Comparison of the electrochemical properties of impregnated and functionally gradient LaNi0.6Fe0.4O3–Gd0.2Ce0.8O2 composite cathodes for Solid Oxide Fuel Cell

This study investigates the electrochemical properties of three different configurations of LaNi0.6Fe0.4O3 (LNF)-based cathodes for Solid Oxide Fuel Cell (SOFC). The results show functionally gradient LNF cathode and Gd0.2Ce0.8O2 (GDC)-impregnated LNF cathode both reveal the better electrochemical properties compared to that of 70 wt.% LNF–30 wt.% GDC cathode. Functionally gradient LNF cathode with better interface of LNF/GDC/ScSZ can be achieved by the gradual change in composition from electrolyte to cathode, resulting in the decline in charge transfer resistance and gas phase diffusion resistance, therefore the decline in specific cathode polarization resistance (Rp). Whereas, the dramatic decrease in Rp for GDC-impregnated LNF cathode is mainly attributed to the extended triple phase boundary (TPB) and enhanced oxide ion conductivity. The nano-sized GDC particle on LNF backbone with high porosity would allow gas phase molecules to easily diffuse to the LNF/GDC/ScSZ boundaries, which significantly enhances cathode activities for oxygen reduction reaction (ORR). The GDC-impregnated LNF cathode reveals the lowest Rp, the lowest activation energies of Rp and the lowest activation energy of ORR among three cathode configurations.
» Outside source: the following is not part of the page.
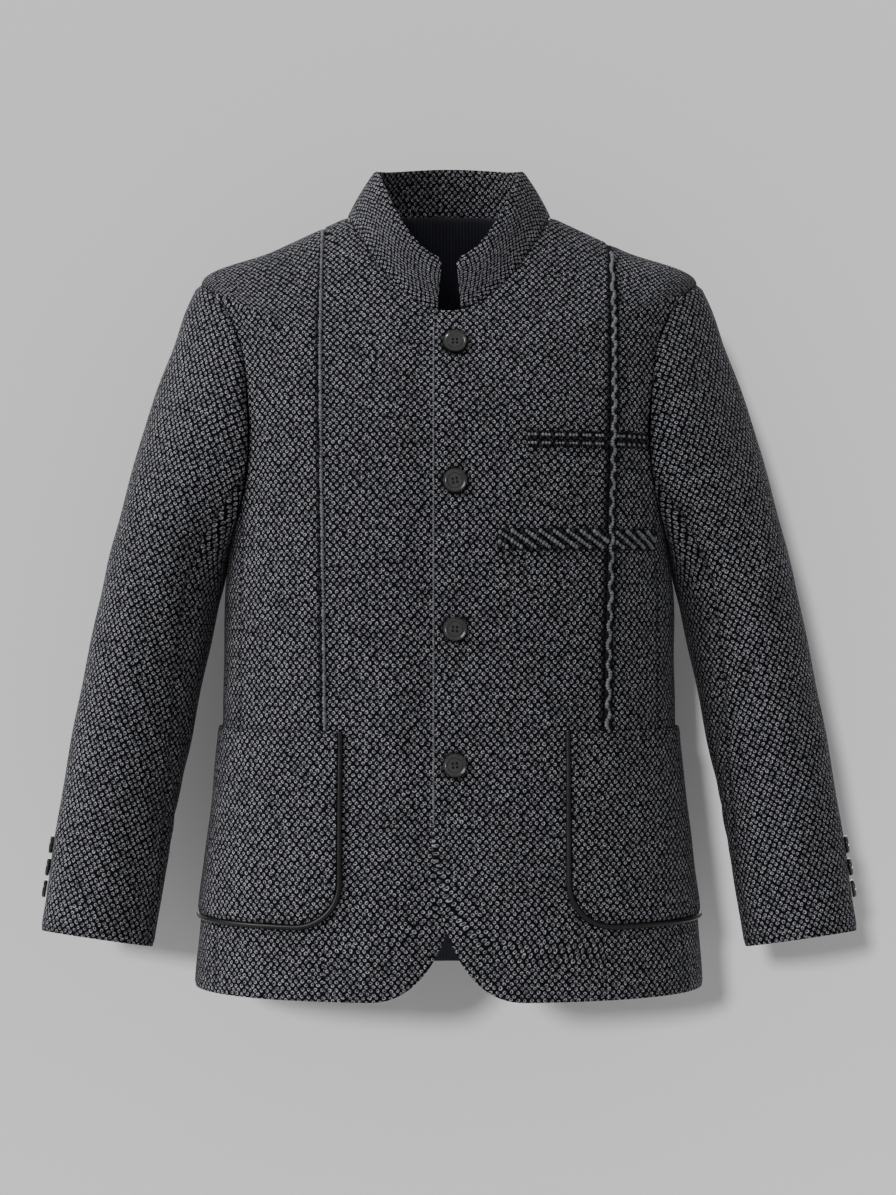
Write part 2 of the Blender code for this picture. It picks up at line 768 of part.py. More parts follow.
def collar_top_point(angle):
    across = math.sin(angle)
    along = math.cos(angle)
    end_y, end_z = COLLAR_TOP_FRONT if along > 0 else COLLAR_TOP_BACK
    side_y, side_z = COLLAR_TOP_SIDE
    return Vector((COLLAR_TOP_HALF_WIDTH * across, side_y + (end_y - side_y) * abs(along),
                   side_z + (end_z - side_z) * along * along))


def collar_normal(angle):
    """Outward direction of the collar just above the neck seam."""
    around = surface(angle + 0.01, NECK_SEAM) - surface(angle - 0.01, NECK_SEAM)
    up = collar_top_point(angle) - surface(angle, NECK_SEAM)
    return around.cross(up).normalized()


def collar_feet():
    """Ring angles of the collar's columns: its ends, and the points of the panels below it."""
    end = angle_at_x(COLLAR_END_LOW_X, NECK_SEAM)
    clear = angle_at_x(COLLAR_END_LOW_X + COLLAR_END_CLEAR, NECK_SEAM)
    sides = {}
    for hand in ("left", "right"):
        neck_row = front_places(hand)[-1]
        sides[hand] = [angle for angle, _ in neck_row[:-1] if angle > clear]
    back_row = back_places(BACK_COLUMNS, LEVELS)[-1]
    back = [QUARTER] + [angle for angle, _ in back_row[1:-1]] + [TURN - QUARTER]
    right = [TURN - angle for angle in reversed(sides["right"])]
    return [end] + sides["left"] + back + right + [TURN - end]


def collar_top_angle(foot_angle):
    foot_end = angle_at_x(COLLAR_END_LOW_X, NECK_SEAM)
    top_end = math.asin(COLLAR_END_TOP_X / COLLAR_TOP_HALF_WIDTH)
    return top_end + (TURN - 2 * top_end) * (foot_angle - foot_end) / (TURN - 2 * foot_end)


def tucked_neck_point(angle):
    point = surface(angle, NECK_SEAM)
    if angle > TURN - QUARTER:
        point = point - surface_normal(angle, NECK_SEAM) * tuck(point.x)
    return point


def neck_row_point(hand):
    """Where the collar's end stands on the straight run between two points of the front."""
    angles = [angle for angle, _ in front_places(hand)[-1]]
    if hand == "right":
        angles = [TURN - angle for angle in angles]
    points = [tucked_neck_point(angle) for angle in angles]
    for before, after in zip(points, points[1:]):
        low, high = sorted((abs(before.x), abs(after.x)))
        if before.x * after.x >= 0 and low <= COLLAR_END_LOW_X <= high:
            part = (COLLAR_END_LOW_X - abs(before.x)) / (abs(after.x) - abs(before.x))
            return before.lerp(after, part)
    return tucked_neck_point(angles[0])


def make_collar():
    feet = collar_feet()
    outer = []
    inner = []
    for part in COLLAR_ROWS:
        outer_row = []
        inner_row = []
        for foot_angle in feet:
            foot = tucked_neck_point(foot_angle)
            if foot_angle in (feet[0], feet[-1]):
                foot = neck_row_point("left" if foot_angle < math.pi else "right")
            top = collar_top_point(collar_top_angle(foot_angle))
            way = (top - foot).normalized()
            normal = collar_normal(foot_angle)
            foot = foot + way * SLEEVE_GAP
            point = foot + (top - foot) * part + normal * COLLAR_BULGE * math.sin(math.pi * part)
            outer_row.append(point)
            if part == 0.0:
                _, rim = rim_directions(surface_normal(foot_angle, NECK_SEAM), normal)
                inner_row.append(point + step_in(rim, normal, COLLAR_CLOTH))
            else:
                inner_row.append(point - normal * COLLAR_CLOTH)
        outer.append(outer_row)
        inner.append(inner_row)
    add_wall("collar", outer, inner, "tweed")


def lifted_point(angle, height, lift):
    return surface(angle, height) + surface_normal(angle, height) * lift


def pocket_place(hand, across, up):
    """Ring angle and height of a pocket point: across and up run from 0 to 1."""
    z = POCKET_BOTTOM + (POCKET_TOP - POCKET_BOTTOM) * up
    height = height_at_z(QUARTER, z)
    start = arc_at(angle_at_x(POCKET_FRONT_X[hand], height), height)
    end = arc_at(POCKET_BACK_ANGLE, height)
    return angle_at(start + (end - start) * across, height), height


def pocket_size(hand):
    height = height_at_z(QUARTER, (POCKET_TOP + POCKET_BOTTOM) / 2)
    start = arc_at(angle_at_x(POCKET_FRONT_X[hand], height), height)
    return arc_at(POCKET_BACK_ANGLE, height) - start, POCKET_TOP - POCKET_BOTTOM


def pocket_outline(hand, inset):
    """Pocket edge from the front top corner, round the bottom, to the back top corner."""
    wide, tall = pocket_size(hand)
    corner = POCKET_CORNER - inset
    low = inset
    points = [(inset, tall), (inset, (tall + POCKET_CORNER) / 2)]
    for i in range(CORNER_COLUMNS + 1):
        turn = QUARTER * i / CORNER_COLUMNS
        points.append((POCKET_CORNER - corner * math.cos(turn),
                       POCKET_CORNER - corner * math.sin(turn)))
    reach = wide - 2 * POCKET_CORNER
    for i in range(1, POCKET_COLUMNS):
        points.append((POCKET_CORNER + reach * i / POCKET_COLUMNS, low))
    for across, up in points[1 + CORNER_COLUMNS + 1::-1]:
        points.append((wide - across, up))
    return [(across / wide, up / tall) for across, up in points]


def make_pockets():
    for hand in ("left", "right"):
        low_edge = pocket_outline(hand, BINDING_WIDTH + BINDING_JOINT)[2:-2]
        outer = []
        inner = []
        for row in range(POCKET_ROWS + 1):
            part = row / POCKET_ROWS
            outer_row = []
            inner_row = []
            for across, up in low_edge:
                place = pocket_place(hand, across, up + (1 - up) * part)
                outer_row.append(mirrored(lifted_point(*place, POCKET_GAP + CLOTH), hand))
                inner_row.append(mirrored(lifted_point(*place, POCKET_GAP), hand))
            outer.append(outer_row)
            inner.append(inner_row)
        add_wall("pocket_" + hand, outer, inner, "tweed")
        edge = [pocket_place(hand, *point) for point in pocket_outline(hand, 0.0)]
        inside = [pocket_place(hand, *point) for point in pocket_outline(hand, BINDING_WIDTH)]
        section = ((0.0, 0.0), (0.0, 0.75), (0.5, 1.0), (1.0, 0.75), (1.0, 0.0))
        add_strip("pocket_piping_" + hand, edge, inside, section, BINDING_THICK, "binding", hand,
                  POCKET_GAP)


def add_strip(name, first, second, section, thick, finish, hand, lift=LAID_ON_GAP):
    """A solid strip between two lines of places on the surface, with a domed section."""
    build = bmesh.new()
    loops = []
    for near, far in zip(first, second):
        loop = []
        for across, up in section:
            place = (near[0] + (far[0] - near[0]) * across, near[1] + (far[1] - near[1]) * across)
            loop.append(build.verts.new(mirrored(lifted_point(*place, lift + thick * up), hand)))
        loops.append(loop)
    count = len(section)
    for before, after in zip(loops, loops[1:]):
        for i in range(count):
            j = (i + 1) % count
            build.faces.new([before[i], before[j], after[j], after[i]])
    build.faces.new(loops[0])
    build.faces.new(loops[-1][::-1])
    bmesh.ops.triangulate(build, faces=build.faces)
    bmesh.ops.recalc_face_normals(build, faces=build.faces)
    if build.calc_volume(signed=True) < 0:
        bmesh.ops.reverse_faces(build, faces=build.faces)
    mesh = bpy.data.meshes.new(name)
    build.to_mesh(mesh)
    build.free()
    mesh.shade_smooth()
    mesh.set_sharp_from_angle(angle=math.radians(40))
    return add_object(name, mesh, finish)


def make_braid():
    """Braid down the wearer's left seam, from the shoulder to the pocket."""
    top = SEAM_TOP["left"] - BRAID_TOP_DROP
    bottom = height_at_z(seam_angle(SIDE_SEAM_BEND, "left"), POCKET_TOP + BRAID_POCKET_GAP)
    between = [level for level in LEVELS if bottom + NEAR_LEVEL < level < top - NEAR_LEVEL]
    heights = [bottom] + between + [top]
    edges = []
    for side in (-1, 1):
        line = []
        for height in heights:
            arc = arc_at(seam_angle(height, "left"), height) + side * BRAID_WIDTH / 2
            line.append((angle_at(arc, height), height))
        edges.append(line)
    section = ((0.0, 0.0), (0.0, 1.0), (0.5, 1.0), (1.0, 1.0), (1.0, 0.0), (0.5, 0.0))
    add_strip("braid_strip", edges[0], edges[1], section, BRAID_THICK, "trim", "left", TRIM_GAP)


def make_chest_bands():
    """Two woven bands across the wearer's left chest, parted where the braid crosses."""
    clear = BRAID_WIDTH / 2 + BRAID_SPLIT_CLEAR
    for name, (top_z, low_z, start_x) in BANDS.items():
        spans = {"inner": [], "outer": []}
        for z in (low_z, (low_z + top_z) / 2, top_z):
            height = height_at_z(BAND_RING_ANGLE, z)
            seam = arc_at(seam_angle(height, "left"), height)
            start = arc_at(angle_at_x(start_x, height), height)
            end = arc_at(armhole_front_angle(height), height) - BAND_END_INSET
            spans["inner"].append((start, seam - clear, z))
            spans["outer"].append((seam + clear, end, z))
        for part, lines in spans.items():
            columns = BAND_COLUMNS[part]
            outer = []
            inner = []
            for start, end, z in lines:
                outer_row = []
                inner_row = []
                guess = height_at_z(BAND_RING_ANGLE, z)
                for i in range(columns + 1):
                    angle = angle_at(start + (end - start) * i / columns, guess)
                    place = (angle, height_at_z(angle, z))
                    outer_row.append(lifted_point(*place, TRIM_GAP + BAND_THICK))
                    inner_row.append(lifted_point(*place, TRIM_GAP))
                outer.append(outer_row)
                inner.append(inner_row)
            add_wall("chest_band_" + name + "_" + part, outer, inner, "trim")


def armhole_front_angle(height):
    """Ring angle of the armhole's front edge, or of the side seam below it."""
    if height < SIDE_SEAM_TOP:
        return side_angle(height, -1)[0]
    angles = [QUARTER - ARMHOLE_FRONT_REACH * armhole_reach(step)
              for step in range(ARMHOLE_STEPS + 1)]
    return float(np.interp(height, ARMHOLE_LEVELS, angles))


def add_button(name, centre, normal, radius, thick):
    """A turned button with a raised rim; the profile runs from its face down to its back."""
    profile = ((0.0, 0.72), (0.70, 0.72), (0.80, 1.0), (0.92, 1.0), (1.0, 0.72),
               (1.0, 0.30), (0.84, 0.0), (0.0, 0.0))
    mesh = bpy.data.meshes.new(name)
    points = [(radius * r, 0.0, thick * up) for r, up in profile]
    mesh.from_pydata(points, [(i, i + 1) for i in range(len(points) - 1)], [])
    made = add_object(name, mesh, "horn")
    turn = made.modifiers.new("turned", "SCREW")
    turn.steps = BUTTON_STEPS
    turn.render_steps = BUTTON_STEPS
    turn.use_merge_vertices = True
    turn.merge_threshold = 0.00001
    turn.use_smooth_shade = True
    made.rotation_mode = "QUATERNION"
    made.rotation_quaternion = normal.to_track_quat("Z", "Y")
    made.location = centre
    return made


def make_front_buttons():
    for number, z in enumerate(FRONT_BUTTON_Z, start=1):
        height = height_at_z(0.0, z)
        angle = angle_at_x(FRONT_BUTTON_X, height)
        height = height_at_z(angle, z)
        normal = surface_normal(angle, height)
        centre = surface(angle, height) + normal * LAID_ON_GAP
        add_button("front_button_" + str(number), centre, normal, FRONT_BUTTON_RADIUS,
                   FRONT_BUTTON_THICK)


def make_cuff_buttons():
    for hand in ("left", "right"):
        for number, z in enumerate(CUFF_BUTTON_Z, start=1):
            low = z - SLEEVE_TABLE.at("half_across", z) * CUFF_BUTTON_DROP
            point = sleeve_ring_point(low, CUFF_BUTTON_TURN)
            ahead = sleeve_ring_point(low, CUFF_BUTTON_TURN + CUFF_BUTTON_SPREAD)
            behind = sleeve_ring_point(low, CUFF_BUTTON_TURN - CUFF_BUTTON_SPREAD)
            normal = (ahead - behind).cross(sleeve_axis(z)).normalized()
            normal = normal if normal.x > 0 else -normal
            centre = mirrored(point + normal * LAID_ON_GAP, hand)
            way = mirrored(normal, hand)
            name = "cuff_button_" + hand + "_" + str(number)
            add_button(name, centre, way, CUFF_BUTTON_RADIUS, CUFF_BUTTON_THICK)


def main():
    clear_scene()
    bpy.context.scene.collection.children.link(jacket)
    make_fronts()
    make_side_fronts()
    make_side_panels()
    make_back()
    make_back_lining()
    make_collar()
    for hand in ("left", "right"):
        make_sleeve(hand)
    make_pockets()
    make_braid()
    make_chest_bands()
    make_front_buttons()
    make_cuff_buttons()


main()
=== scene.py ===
# %% [markdown]
# # A tweed jacket with a stand collar
# This lesson dresses the solid model of a jacket: cloth panels, collar, sleeves, patch pockets,
# yarn trim and buttons. The solids are loaded first and are never moved. Each one is then covered
# by a finer piece with the same name, made from the same cutting rules.

# %% Load the solid model
import math

import bmesh
import bpy
import numpy as np
from mathutils import Matrix, Vector


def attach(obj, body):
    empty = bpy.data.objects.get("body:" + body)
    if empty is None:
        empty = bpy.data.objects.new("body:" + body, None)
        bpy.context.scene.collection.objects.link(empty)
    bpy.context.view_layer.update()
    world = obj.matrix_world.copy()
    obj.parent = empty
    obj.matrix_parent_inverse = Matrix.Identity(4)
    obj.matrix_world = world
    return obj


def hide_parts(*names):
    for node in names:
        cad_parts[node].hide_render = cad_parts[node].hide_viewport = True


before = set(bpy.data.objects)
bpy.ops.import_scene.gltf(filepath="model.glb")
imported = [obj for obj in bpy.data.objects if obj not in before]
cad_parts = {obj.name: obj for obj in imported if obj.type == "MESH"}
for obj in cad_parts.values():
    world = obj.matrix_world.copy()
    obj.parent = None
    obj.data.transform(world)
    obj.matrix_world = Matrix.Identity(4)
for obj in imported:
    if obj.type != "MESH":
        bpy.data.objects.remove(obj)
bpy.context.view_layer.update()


def add_object(name, data):
    """An object in the scene for a mesh, a camera or a light."""
    made = bpy.data.objects.new(name, data)
    bpy.context.scene.collection.objects.link(made)
    return made


# %% [markdown]
# ## Camera and light
# The jacket is seen straight on, from chest height and 2.4 m away, so its hem shows a little of its
# inner back. The camera comes first, because every later choice is judged through it. The lights
# are set at the end: an even sky, a sun for the wall and its soft shadow, a wide window at the left
# and a small lamp in front for the cloth, one at the right for the buttons' rims, and a weak one
# behind, which passes the wall, for the side that the picture doesn't show.

# %% Camera
IMAGE_WIDTH = 896
IMAGE_HEIGHT = 1195
VIEW_DISTANCE = 2.40
VIEW_HEIGHT = -0.3586
VIEW_SIDE = -0.001
FOCAL_PIXELS = 2553.9
SENSOR_MM = 24.0

camera_data = bpy.data.cameras.new("straight_view")
camera_data.sensor_fit = "VERTICAL"
camera_data.sensor_height = SENSOR_MM
camera_data.lens = SENSOR_MM * FOCAL_PIXELS / IMAGE_HEIGHT
camera = add_object("straight_view", camera_data)
camera.location = (VIEW_SIDE, -VIEW_DISTANCE, VIEW_HEIGHT)
camera.rotation_euler = (math.pi / 2, 0, 0)
bpy.context.scene.camera = camera
print("lens", round(camera_data.lens, 1), "mm for a picture", IMAGE_WIDTH, "by", IMAGE_HEIGHT)

# %% [markdown]
# ## Colours and the node helper
# Cloth colours are written as the hex values that a painter would pick on screen. Blender works
# with linear light, so one function turns them. A second one adds a shader node with its settings
# and links, which keeps each material's recipe short enough to read as a list of steps.

# %% Colour and node helpers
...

Noticeably, the cathode performance can be significantly improved by impregnating nano-sized GDC particles into LNF porous backbone.

► Functionally gradient LNF cathode changes in composite between ScSZ and LNF.
► Functionally gradient LNF cathode shows better performance than that of LNF–GDC.
► Impregnation of nano-sized GDC in LNF porous network can substantially enhance TPBs.
► GDC-impregnated LNF cathode shows the lowest specific polarization resistance.